PCT/US80/00822 patent application discloses normally tacky and pressure-sensitive adhesive including oxirane rings and an ionic photoinitiator characterized in that the epoxy equivalent value of the adhesive is 400-900 and the ionic photoinitiator is selected from the group consisting of radiation-sensitive aromatic onium salts of Group Va or Vla; onium catalysts of Group Va, VI or VIIa, diaryl halonium salts containing Group Va metal hexafluorides and triaryl sulfonium complex salts and is present in an amount effective to promote the polymerization of oxirane rings, whereby said adhesive is readily detackified by exposure to actinic radiation.
Further Japanese Patent Laid-Open Publication Nos. 196956/1985 and 223139/1985 disclose adhesive sheets which are alleged to satisfy the above-mentioned requirements, said adhesive sheets comprising a substrate having coated on the surface thereof an adhesive consisting essentially of a low molecular compound having in the molecule at least two photopolymerizable carbon-carbon double bonds and capable of exhibiting a three-dimensional network on irradiation of light.

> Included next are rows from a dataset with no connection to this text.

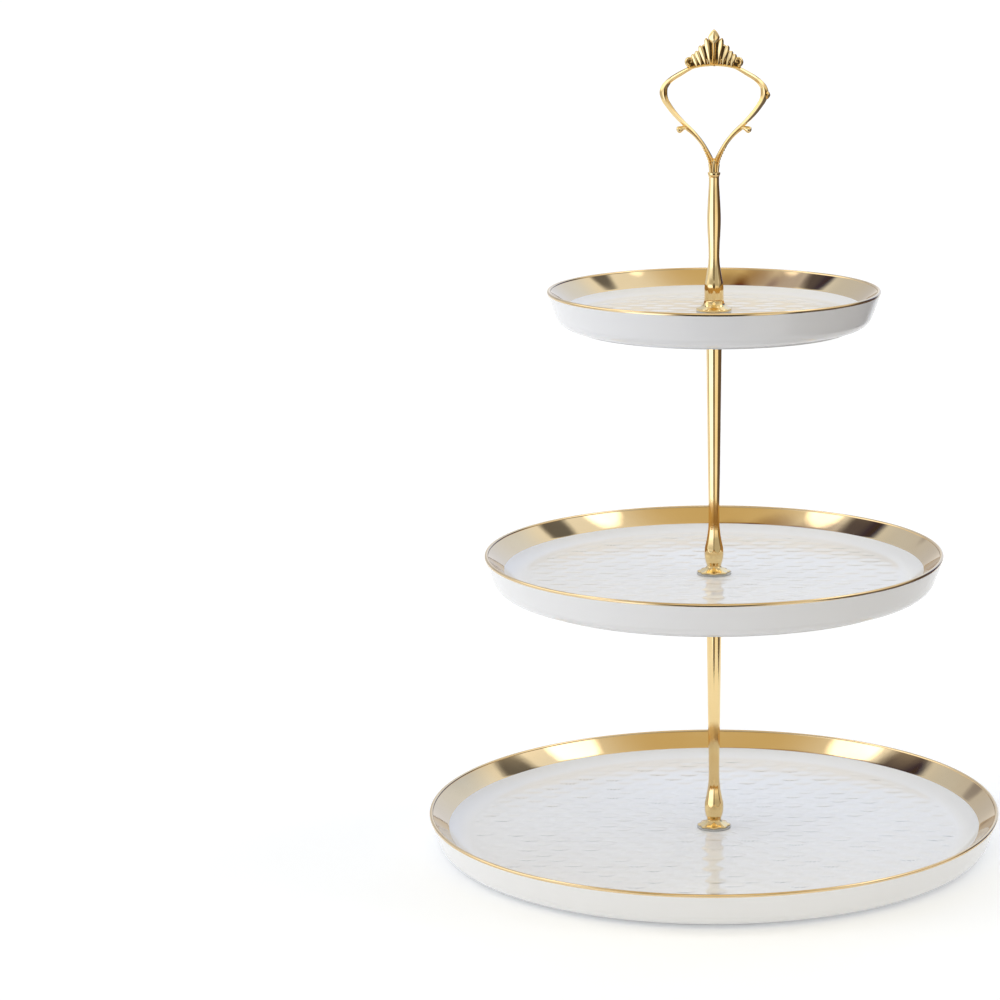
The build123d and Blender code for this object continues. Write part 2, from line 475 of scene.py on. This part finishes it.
def bowed(start, end, bow, steps):
    """A run of points from start to end, pushed sideways by a parabola that peaks at bow."""
    start, end = np.array(start, dtype=float), np.array(end, dtype=float)
    t = np.linspace(0, 1, steps, endpoint=False)[:, None]
    along = end - start
    sideways = np.array([along[1], -along[0]]) / np.linalg.norm(along)
    return start + along * t + sideways * bow * 4 * t * (1 - t)


def plate_outline(radius, floor_steps):
    """(radius, height) points round a plate's section, and where each stretch starts."""
    hole, floor, under, lip = hole_radius, floor_level, recess_level, lip_level
    floor_end, slope_start = (radius - floor_inset, floor), (radius - slope_inset, slope_level)
    foot = radius - foot_inset
    t = np.linspace(0, np.pi, 11, endpoint=False)[:, None]
    edge = np.hstack([radius - lip_round - lip_round * np.cos(t), lip + lip_round * np.sin(t)])
    runs = [
        bowed((hole, floor - chamfer), (hole + chamfer, floor), 0.0, 3),
        bowed((hole + chamfer, floor), floor_end, 0.0, floor_steps),
        bowed(floor_end, slope_start, 0.77, 12),
        bowed(slope_start, (radius - 2 * lip_round, lip), 0.06, 10),
        edge,
        bowed((radius, lip), (radius - 3.9, 5.5), 0.0, 10),
        bowed((radius - 3.9, 5.5), (foot + 0.8, 1.2), -1.4, 12),
        bowed((foot + 0.8, 1.2), (foot, 1.2), 0.0, 2),
        bowed((foot, 1.2), (foot - 0.4, 0.0), 0.15, 4),
        bowed((foot - 0.4, 0.0), (foot - 2.9, 0.0), 0.0, 4),
        bowed((foot - 2.9, 0.0), (foot - 4.7, under), 0.2, 6),
        bowed((foot - 4.7, under), (hole, under), 0.0, 14),
        bowed((hole, under), (hole, floor - chamfer), 0.0, 3),
    ]
    return np.vstack(runs)


section = plate_outline(radius_of("bottom_plate"), 100)
print("the bottom plate's section has", len(section), "points")

# %% [markdown]
# The hollows fade out near the collar and near the wall, and the gilding is measured along
# the outline, so one brushed edge lies on the slope and the other outside the lip.

# %% The three plates
# the hollows fade in between two radii, and out between two insets from the rim, in mm
middle_fade, wall_fade = (8.6, 11.5), (21.5, 18.6)
# how far the gold comes down outside the lip, and how high the wiped foot reaches, in mm
gilt_overlap, wiped_height = 0.55, 0.3


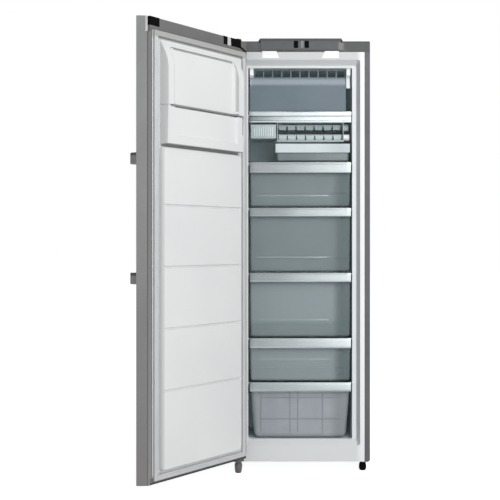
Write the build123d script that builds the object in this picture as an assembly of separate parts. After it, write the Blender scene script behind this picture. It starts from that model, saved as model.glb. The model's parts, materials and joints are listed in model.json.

The low molecular compounds having in the molecule at least two photopolymerizable carbon-carbon double bonds as exemplified in the above-mentioned publications include trimethylolpropane triacrylate, tetramethylolmethane tetraacrylate, pentaerythritol triacrylate, pentaerythritol tetraacrylate, dipentaerythritol monohydroxy pentaacrylate, dipentaerythritol hexaacrylate, 1,4-butyleneglycol diacrylate, 1,6-hexanediol diacrylate, polyethylene glycol diacrylate, commercially available oligoester acrylates, etc.
We have found that the adhesive sheets comprising a substrate having coated thereon an adhesive layer consisting essentially of such low molecular compound having in the molecule at least two photopolymerizable carbon-carbon double bonds as exemplified above involve problems as mentioned below.
(1) Such an adhesive sheet as mentioned above can exhibit an excellent performance to a certain extent when a semiconductor wafer to be applied to the adhesive sheet has a fine and smooth surface like a mirror surface. If the wafer surface is rough, however, there is observed such a problem that even when irradiation of such radiation as ultraviolet ray is effected in the pick-up stage, the adhesion strength between the wafer chips and adhesive sheet does not decrease sufficiently and accordingly the adhesive sticks to and remains on the back side surface of the chips.
(2) Where a semiconductor wafer applied onto an adhesive layer of an adhesive sheet is diced into wafer chips and the diced chips are then picked up, the position of the chip has been detected by means of a photosensor. In the above-mentioned adhesive sheet, however, there is observed such a problem that because the adhesive sheet reflects the detection beam at the chip's position, the detection operation of the chip cannot be performed with satisfactory accuracy and a failure in the detection operation sometimes occurs.
(3) Where the wafer surface to which an adhesive layer of an adhesive sheet is applied is greyed or blackened for some reason or other, there is involved such a problem that even when the adhesive sheet is irradiated with radiation such as ultraviolet ray in the pick-up stage of the semiconductor wafer chips, the adhesion force of the portions of the adhesive layer of the adhesive sheet corresponding to the portions of the greyed or blackened portions of the wafer does not decrease sufficiently and accordingly the adhesive adheres to and remains on the back side surface of the wafer chips.
(4) In the adhesive sheet as mentioned above, there is observed such a problem that the adhesive force certainly decreases but not to the optimum level, thus the larger the size of the chips, the more difficult the pick-up operation becomes.
(5) In the above-mentioned adhesive sheets, there is observed such a problem that because such a general-purpose polymer sheet as of polyvinyl chloride or polypropylene is used as a substrate sheet in said adhesive sheets, a tensile force is applied to said adhesive sheets when wafers are applied onto said adhesive sheets or when the thus applied wafers are diced into chips, and the substrate sheet undergoes elongation after the completion of the dicing stage of the wafers, whereby a deflection occurs in the adhesive sheets and the thus deflected adhesive sheets cannot be received by a wafer box for transferring said adhesive sheet to the subsequent processing operation, or the received wafers mutually contact with one another in the wafer box. Furthermore, there is also observed such a problem that when the adhesive sheets, after the completion of the dicing operation of the wafers applied onto said adhesive sheets, are subjected to irradiation with radiation such as ultraviolet ray, an elongation or deflection occurs afresh in the irradiated adhesive sheets, or such elongation or deflection which has occurred once in the adhesive sheets in the dicing stage of the wafers as mentioned previously is sometimes retained, as it was, in the irradiated adhesive sheets, and hence said irradiated adhesive sheets cannot be received by a wafer box for transferring said adhesive sheets to the subsequent pick-up stage, or the received wafers mutually contact with one another in the wafer box.